8. Rotate what’s available to play with
Too many toys at once can overwhelm kids, making it hard for them to find what they actually want—and even harder to clean up when they’re done. One trick that works wonders is creating a “toy library.” Keep some toys out for daily play, and store the rest in a bin in a closet. Every couple of weeks, let your child trade out what’s in the room for fresh options from the library. Not only does this cut down on daily clutter, but it also makes toys feel new and exciting again. Plus, cleanup is a whole lot easier when there’s just less stuff out to begin with.

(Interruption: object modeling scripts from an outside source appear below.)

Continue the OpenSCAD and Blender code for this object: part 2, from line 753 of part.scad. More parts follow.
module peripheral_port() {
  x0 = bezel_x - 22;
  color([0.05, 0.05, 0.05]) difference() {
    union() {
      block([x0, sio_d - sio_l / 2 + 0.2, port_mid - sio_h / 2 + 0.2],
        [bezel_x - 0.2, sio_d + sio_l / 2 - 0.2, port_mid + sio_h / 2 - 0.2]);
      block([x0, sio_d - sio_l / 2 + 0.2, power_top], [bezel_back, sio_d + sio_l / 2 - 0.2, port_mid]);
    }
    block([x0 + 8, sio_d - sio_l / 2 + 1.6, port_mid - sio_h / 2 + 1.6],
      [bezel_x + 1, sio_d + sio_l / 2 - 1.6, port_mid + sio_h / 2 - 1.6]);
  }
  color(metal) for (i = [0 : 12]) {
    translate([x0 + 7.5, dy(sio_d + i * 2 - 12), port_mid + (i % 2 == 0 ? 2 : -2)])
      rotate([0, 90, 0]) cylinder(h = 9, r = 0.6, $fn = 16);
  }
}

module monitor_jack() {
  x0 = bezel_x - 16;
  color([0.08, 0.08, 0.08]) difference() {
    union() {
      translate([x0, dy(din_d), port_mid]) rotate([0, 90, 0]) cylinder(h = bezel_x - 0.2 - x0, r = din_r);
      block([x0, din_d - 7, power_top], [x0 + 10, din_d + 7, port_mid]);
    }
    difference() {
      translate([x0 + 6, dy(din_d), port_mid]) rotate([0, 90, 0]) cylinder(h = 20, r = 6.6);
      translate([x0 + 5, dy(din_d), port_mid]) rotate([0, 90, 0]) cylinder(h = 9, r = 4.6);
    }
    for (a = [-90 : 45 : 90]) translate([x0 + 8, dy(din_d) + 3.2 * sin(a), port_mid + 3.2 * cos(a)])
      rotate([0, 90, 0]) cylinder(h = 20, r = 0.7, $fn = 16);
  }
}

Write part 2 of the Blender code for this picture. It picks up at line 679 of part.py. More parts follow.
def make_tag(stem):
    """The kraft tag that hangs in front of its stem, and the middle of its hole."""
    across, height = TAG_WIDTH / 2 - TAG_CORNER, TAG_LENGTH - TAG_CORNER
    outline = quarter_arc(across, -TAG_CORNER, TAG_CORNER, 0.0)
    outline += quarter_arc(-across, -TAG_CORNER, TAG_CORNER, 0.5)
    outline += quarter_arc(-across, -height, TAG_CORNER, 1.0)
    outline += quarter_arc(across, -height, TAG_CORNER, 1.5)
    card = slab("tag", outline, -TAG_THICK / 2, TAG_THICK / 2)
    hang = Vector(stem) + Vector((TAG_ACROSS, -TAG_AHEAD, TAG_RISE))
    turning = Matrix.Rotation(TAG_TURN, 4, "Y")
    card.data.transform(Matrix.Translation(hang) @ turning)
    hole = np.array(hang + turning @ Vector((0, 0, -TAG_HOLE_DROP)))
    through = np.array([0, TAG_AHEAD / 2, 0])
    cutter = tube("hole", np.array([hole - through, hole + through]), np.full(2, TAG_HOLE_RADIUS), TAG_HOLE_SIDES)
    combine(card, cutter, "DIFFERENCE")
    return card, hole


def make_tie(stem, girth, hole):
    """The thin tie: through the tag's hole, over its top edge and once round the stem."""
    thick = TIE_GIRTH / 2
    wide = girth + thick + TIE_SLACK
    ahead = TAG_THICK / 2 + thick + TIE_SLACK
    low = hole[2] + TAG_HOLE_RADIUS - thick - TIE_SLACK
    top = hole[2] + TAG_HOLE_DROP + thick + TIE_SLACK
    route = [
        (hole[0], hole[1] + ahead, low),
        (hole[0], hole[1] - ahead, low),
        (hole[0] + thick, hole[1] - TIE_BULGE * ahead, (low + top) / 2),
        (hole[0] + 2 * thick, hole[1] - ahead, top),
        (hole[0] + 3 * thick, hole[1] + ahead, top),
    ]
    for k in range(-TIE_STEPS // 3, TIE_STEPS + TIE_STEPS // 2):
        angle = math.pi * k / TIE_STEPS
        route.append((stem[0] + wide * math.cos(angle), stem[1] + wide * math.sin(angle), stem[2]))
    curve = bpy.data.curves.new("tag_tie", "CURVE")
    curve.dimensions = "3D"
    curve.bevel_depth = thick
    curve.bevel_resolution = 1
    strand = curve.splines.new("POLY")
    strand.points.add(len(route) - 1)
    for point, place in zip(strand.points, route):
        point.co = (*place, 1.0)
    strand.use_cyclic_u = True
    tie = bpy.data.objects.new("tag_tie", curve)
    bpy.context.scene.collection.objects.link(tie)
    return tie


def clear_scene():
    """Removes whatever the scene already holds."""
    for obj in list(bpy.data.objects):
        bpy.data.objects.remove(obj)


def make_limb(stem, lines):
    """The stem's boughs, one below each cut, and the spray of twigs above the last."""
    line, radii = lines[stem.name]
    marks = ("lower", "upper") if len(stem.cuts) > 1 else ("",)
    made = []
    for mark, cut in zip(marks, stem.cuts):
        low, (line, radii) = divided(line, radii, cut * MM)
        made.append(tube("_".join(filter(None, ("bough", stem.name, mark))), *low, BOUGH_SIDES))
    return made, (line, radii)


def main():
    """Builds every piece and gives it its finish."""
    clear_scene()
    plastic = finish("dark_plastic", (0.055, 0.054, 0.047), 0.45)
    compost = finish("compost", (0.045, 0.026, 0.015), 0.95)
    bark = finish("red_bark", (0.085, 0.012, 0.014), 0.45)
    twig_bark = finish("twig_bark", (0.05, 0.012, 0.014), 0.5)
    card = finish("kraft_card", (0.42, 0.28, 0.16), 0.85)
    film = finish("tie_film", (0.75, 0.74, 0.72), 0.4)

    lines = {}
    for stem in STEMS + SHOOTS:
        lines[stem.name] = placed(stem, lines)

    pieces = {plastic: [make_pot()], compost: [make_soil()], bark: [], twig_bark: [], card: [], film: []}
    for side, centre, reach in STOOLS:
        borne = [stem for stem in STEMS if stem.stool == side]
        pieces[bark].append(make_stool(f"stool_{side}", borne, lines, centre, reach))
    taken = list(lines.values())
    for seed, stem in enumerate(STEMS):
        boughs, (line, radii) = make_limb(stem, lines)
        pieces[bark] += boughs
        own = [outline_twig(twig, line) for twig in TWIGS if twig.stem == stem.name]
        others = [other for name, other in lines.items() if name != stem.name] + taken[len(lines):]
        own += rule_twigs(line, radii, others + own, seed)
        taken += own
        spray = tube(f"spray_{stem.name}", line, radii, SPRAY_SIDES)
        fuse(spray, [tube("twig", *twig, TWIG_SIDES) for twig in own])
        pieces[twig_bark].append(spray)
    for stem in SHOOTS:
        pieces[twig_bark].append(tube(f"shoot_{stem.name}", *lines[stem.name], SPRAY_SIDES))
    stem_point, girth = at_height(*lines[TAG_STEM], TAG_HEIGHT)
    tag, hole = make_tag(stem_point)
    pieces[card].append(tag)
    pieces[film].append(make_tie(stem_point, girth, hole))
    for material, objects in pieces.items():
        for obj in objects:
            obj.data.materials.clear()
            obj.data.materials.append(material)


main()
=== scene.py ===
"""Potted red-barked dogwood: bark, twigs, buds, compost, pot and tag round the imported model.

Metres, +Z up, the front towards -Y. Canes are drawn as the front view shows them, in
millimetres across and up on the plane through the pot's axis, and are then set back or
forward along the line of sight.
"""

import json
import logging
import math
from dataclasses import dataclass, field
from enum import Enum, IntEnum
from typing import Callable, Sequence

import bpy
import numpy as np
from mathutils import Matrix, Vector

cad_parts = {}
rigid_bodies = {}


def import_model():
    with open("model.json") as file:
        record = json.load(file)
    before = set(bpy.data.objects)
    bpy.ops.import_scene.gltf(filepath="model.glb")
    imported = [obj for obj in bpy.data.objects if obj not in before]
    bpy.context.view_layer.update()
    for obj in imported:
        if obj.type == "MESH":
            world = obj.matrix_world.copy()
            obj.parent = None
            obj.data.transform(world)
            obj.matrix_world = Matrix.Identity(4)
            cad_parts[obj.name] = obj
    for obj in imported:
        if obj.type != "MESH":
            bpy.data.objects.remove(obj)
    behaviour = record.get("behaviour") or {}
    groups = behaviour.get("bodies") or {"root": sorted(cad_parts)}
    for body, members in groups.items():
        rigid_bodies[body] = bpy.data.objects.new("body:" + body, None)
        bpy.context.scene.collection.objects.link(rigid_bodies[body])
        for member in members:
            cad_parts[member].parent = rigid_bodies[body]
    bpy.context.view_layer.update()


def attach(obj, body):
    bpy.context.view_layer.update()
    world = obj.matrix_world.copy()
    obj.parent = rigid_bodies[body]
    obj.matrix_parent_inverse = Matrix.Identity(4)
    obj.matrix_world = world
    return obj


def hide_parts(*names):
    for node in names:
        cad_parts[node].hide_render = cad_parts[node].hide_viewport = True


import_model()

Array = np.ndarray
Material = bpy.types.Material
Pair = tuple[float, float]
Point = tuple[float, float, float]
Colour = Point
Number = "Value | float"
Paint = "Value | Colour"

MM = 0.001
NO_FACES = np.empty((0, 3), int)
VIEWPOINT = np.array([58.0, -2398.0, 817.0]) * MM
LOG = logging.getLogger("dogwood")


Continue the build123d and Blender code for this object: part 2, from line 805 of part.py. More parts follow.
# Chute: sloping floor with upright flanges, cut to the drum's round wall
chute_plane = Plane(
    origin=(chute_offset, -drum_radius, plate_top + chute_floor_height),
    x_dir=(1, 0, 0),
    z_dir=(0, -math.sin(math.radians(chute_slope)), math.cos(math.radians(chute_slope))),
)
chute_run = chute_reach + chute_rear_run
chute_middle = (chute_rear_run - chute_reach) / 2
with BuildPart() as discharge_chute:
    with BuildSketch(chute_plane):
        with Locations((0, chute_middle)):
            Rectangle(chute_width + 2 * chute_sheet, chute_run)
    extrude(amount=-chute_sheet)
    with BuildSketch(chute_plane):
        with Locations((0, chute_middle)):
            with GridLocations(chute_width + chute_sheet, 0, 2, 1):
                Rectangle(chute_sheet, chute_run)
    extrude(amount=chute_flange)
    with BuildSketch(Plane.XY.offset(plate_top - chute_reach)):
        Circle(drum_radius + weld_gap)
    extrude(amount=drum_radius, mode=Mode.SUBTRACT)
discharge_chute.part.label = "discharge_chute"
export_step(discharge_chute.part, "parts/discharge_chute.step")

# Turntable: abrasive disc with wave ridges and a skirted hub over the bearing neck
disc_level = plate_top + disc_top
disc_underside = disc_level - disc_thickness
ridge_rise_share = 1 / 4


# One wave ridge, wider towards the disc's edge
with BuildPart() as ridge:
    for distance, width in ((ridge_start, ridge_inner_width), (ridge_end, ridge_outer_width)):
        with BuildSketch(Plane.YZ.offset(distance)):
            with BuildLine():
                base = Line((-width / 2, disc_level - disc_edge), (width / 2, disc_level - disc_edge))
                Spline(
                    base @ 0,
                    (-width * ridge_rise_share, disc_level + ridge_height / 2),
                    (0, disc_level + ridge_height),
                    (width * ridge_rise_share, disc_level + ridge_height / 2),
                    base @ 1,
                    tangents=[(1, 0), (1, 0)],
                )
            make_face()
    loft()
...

9. Model decluttering yourself
Kids learn way more from what you do than what you say. If they see you regularly going through your own things—clearing out old clothes, organizing your desk, and donating unused items—they’ll absorb the message that tidying up is just a normal part of life. Narrate what you’re doing and why: “I’m donating these shirts because they don’t fit me anymore, and someone else could use them.” When they see that even grown-ups let go of stuff, they’re more likely to follow your lead.
10. Give stuff a story—especially when it’s time to say goodbye
Parting with toys or books can be tough for kids, even if they haven’t touched them in months. One way to make it easier is to frame it as a kind act. “This stuffed animal will go to a child who doesn’t have any toys right now,” or “These books will go to the library where lots of kids can enjoy them.” This shifts the focus from loss to generosity and helps kids see themselves as helpers. You could even let them write a note to the next owner or draw a picture to go with the donation. When letting go feels like a meaningful choice instead of a punishment, kids are more likely to embrace it.